**What to do**
From the listing that follows, extract every line and set it down unaltered.
———
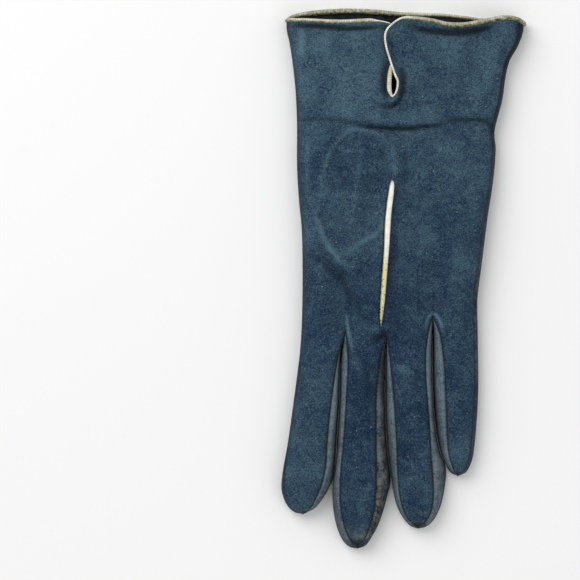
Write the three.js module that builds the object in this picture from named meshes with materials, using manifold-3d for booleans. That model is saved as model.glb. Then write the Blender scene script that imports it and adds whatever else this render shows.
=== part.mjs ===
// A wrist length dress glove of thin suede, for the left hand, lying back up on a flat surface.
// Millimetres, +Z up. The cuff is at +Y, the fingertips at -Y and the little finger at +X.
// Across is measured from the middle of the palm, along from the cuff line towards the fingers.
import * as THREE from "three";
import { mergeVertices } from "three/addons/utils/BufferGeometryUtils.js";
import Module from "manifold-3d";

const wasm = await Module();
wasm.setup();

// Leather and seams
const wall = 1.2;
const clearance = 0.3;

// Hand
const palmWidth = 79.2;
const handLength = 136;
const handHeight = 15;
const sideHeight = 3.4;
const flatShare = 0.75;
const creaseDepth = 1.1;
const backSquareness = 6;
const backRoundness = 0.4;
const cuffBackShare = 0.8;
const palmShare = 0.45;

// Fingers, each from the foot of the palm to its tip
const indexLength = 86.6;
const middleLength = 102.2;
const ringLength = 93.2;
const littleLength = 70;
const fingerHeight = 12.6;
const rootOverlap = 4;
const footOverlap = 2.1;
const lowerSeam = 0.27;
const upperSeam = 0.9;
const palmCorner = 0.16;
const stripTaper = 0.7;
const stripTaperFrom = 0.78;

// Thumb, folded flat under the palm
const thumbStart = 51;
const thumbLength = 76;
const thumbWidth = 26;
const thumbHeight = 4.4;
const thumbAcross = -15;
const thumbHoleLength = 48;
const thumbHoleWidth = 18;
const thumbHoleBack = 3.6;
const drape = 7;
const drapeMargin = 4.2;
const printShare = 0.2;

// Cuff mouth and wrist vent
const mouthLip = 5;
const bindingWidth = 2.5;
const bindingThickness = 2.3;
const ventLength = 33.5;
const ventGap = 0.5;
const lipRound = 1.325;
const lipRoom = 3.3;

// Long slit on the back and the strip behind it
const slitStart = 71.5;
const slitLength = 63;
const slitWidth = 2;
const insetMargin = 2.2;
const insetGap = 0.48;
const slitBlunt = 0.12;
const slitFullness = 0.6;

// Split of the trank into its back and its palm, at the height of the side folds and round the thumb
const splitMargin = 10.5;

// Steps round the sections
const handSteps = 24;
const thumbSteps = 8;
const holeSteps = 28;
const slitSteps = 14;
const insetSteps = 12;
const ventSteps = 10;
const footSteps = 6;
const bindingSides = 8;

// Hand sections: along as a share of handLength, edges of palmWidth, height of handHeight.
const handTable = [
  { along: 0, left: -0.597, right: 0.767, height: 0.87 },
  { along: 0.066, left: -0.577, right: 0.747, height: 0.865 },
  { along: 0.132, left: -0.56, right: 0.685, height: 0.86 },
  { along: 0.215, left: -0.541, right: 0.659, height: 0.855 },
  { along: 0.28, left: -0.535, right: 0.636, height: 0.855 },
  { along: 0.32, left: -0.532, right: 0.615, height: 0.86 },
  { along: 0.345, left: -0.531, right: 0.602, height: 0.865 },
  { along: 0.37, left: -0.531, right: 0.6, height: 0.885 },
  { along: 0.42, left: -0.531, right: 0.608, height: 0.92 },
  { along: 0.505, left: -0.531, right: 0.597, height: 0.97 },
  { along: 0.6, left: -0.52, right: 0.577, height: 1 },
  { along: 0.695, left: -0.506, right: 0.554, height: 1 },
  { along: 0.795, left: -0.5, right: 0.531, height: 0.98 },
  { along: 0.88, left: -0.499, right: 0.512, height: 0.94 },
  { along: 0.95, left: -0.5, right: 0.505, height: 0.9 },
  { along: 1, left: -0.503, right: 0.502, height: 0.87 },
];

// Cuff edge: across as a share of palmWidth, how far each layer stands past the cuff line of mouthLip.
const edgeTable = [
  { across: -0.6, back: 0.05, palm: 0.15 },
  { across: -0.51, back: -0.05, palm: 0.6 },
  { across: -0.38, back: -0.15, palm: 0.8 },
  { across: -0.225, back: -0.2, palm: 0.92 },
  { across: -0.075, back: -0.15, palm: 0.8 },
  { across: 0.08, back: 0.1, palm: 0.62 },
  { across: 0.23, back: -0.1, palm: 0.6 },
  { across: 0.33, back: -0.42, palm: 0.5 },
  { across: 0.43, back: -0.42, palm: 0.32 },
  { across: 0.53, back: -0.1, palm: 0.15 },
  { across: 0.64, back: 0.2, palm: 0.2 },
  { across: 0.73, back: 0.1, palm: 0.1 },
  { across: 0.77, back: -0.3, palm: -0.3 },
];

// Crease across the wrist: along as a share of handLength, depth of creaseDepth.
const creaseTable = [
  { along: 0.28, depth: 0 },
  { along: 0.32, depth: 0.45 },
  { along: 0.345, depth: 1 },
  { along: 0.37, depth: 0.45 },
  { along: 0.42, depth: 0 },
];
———
**Exercise response**
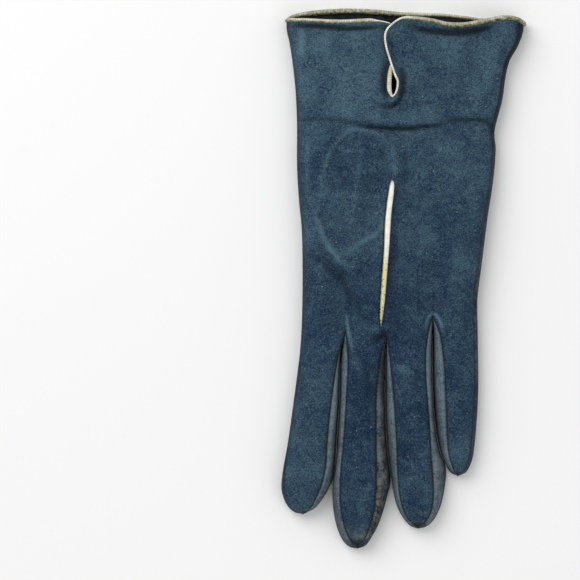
Write the three.js module that builds the object in this picture from named meshes with materials, using manifold-3d for booleans. That model is saved as model.glb. Then write the Blender scene script that imports it and adds whatever else this render shows.
=== part.mjs ===
// A wrist length dress glove of thin suede, for the left hand, lying back up on a flat surface.
// Millimetres, +Z up. The cuff is at +Y, the fingertips at -Y and the little finger at +X.
// Across is measured from the middle of the palm, along from the cuff line towards the fingers.
import * as THREE from "three";
import { mergeVertices } from "three/addons/utils/BufferGeometryUtils.js";
import Module from "manifold-3d";

const wasm = await Module();
wasm.setup();

// Leather and seams
const wall = 1.2;
const clearance = 0.3;

// Hand
const palmWidth = 79.2;
const handLength = 136;
const handHeight = 15;
const sideHeight = 3.4;
const flatShare = 0.75;
const creaseDepth = 1.1;
const backSquareness = 6;
const backRoundness = 0.4;
const cuffBackShare = 0.8;
const palmShare = 0.45;

// Fingers, each from the foot of the palm to its tip
const indexLength = 86.6;
const middleLength = 102.2;
const ringLength = 93.2;
const littleLength = 70;
const fingerHeight = 12.6;
const rootOverlap = 4;
const footOverlap = 2.1;
const lowerSeam = 0.27;
const upperSeam = 0.9;
const palmCorner = 0.16;
const stripTaper = 0.7;
const stripTaperFrom = 0.78;

// Thumb, folded flat under the palm
const thumbStart = 51;
const thumbLength = 76;
const thumbWidth = 26;
const thumbHeight = 4.4;
const thumbAcross = -15;
const thumbHoleLength = 48;
const thumbHoleWidth = 18;
const thumbHoleBack = 3.6;
const drape = 7;
const drapeMargin = 4.2;
const printShare = 0.2;

// Cuff mouth and wrist vent
const mouthLip = 5;
const bindingWidth = 2.5;
const bindingThickness = 2.3;
const ventLength = 33.5;
const ventGap = 0.5;
const lipRound = 1.325;
const lipRoom = 3.3;

// Long slit on the back and the strip behind it
const slitStart = 71.5;
const slitLength = 63;
const slitWidth = 2;
const insetMargin = 2.2;
const insetGap = 0.48;
const slitBlunt = 0.12;
const slitFullness = 0.6;

// Split of the trank into its back and its palm, at the height of the side folds and round the thumb
const splitMargin = 10.5;

// Steps round the sections
const handSteps = 24;
const thumbSteps = 8;
const holeSteps = 28;
const slitSteps = 14;
const insetSteps = 12;
const ventSteps = 10;
const footSteps = 6;
const bindingSides = 8;

// Hand sections: along as a share of handLength, edges of palmWidth, height of handHeight.
const handTable = [
  { along: 0, left: -0.597, right: 0.767, height: 0.87 },
  { along: 0.066, left: -0.577, right: 0.747, height: 0.865 },
  { along: 0.132, left: -0.56, right: 0.685, height: 0.86 },
  { along: 0.215, left: -0.541, right: 0.659, height: 0.855 },
  { along: 0.28, left: -0.535, right: 0.636, height: 0.855 },
  { along: 0.32, left: -0.532, right: 0.615, height: 0.86 },
  { along: 0.345, left: -0.531, right: 0.602, height: 0.865 },
  { along: 0.37, left: -0.531, right: 0.6, height: 0.885 },
  { along: 0.42, left: -0.531, right: 0.608, height: 0.92 },
  { along: 0.505, left: -0.531, right: 0.597, height: 0.97 },
  { along: 0.6, left: -0.52, right: 0.577, height: 1 },
  { along: 0.695, left: -0.506, right: 0.554, height: 1 },
  { along: 0.795, left: -0.5, right: 0.531, height: 0.98 },
  { along: 0.88, left: -0.499, right: 0.512, height: 0.94 },
  { along: 0.95, left: -0.5, right: 0.505, height: 0.9 },
  { along: 1, left: -0.503, right: 0.502, height: 0.87 },
];

// Cuff edge: across as a share of palmWidth, how far each layer stands past the cuff line of mouthLip.
const edgeTable = [
  { across: -0.6, back: 0.05, palm: 0.15 },
  { across: -0.51, back: -0.05, palm: 0.6 },
  { across: -0.38, back: -0.15, palm: 0.8 },
  { across: -0.225, back: -0.2, palm: 0.92 },
  { across: -0.075, back: -0.15, palm: 0.8 },
  { across: 0.08, back: 0.1, palm: 0.62 },
  { across: 0.23, back: -0.1, palm: 0.6 },
  { across: 0.33, back: -0.42, palm: 0.5 },
  { across: 0.43, back: -0.42, palm: 0.32 },
  { across: 0.53, back: -0.1, palm: 0.15 },
  { across: 0.64, back: 0.2, palm: 0.2 },
  { across: 0.73, back: 0.1, palm: 0.1 },
  { across: 0.77, back: -0.3, palm: -0.3 },
];

// Crease across the wrist: along as a share of handLength, depth of creaseDepth.
const creaseTable = [
  { along: 0.28, depth: 0 },
  { along: 0.32, depth: 0.45 },
  { along: 0.345, depth: 1 },
  { along: 0.37, depth: 0.45 },
  { along: 0.42, depth: 0 },
];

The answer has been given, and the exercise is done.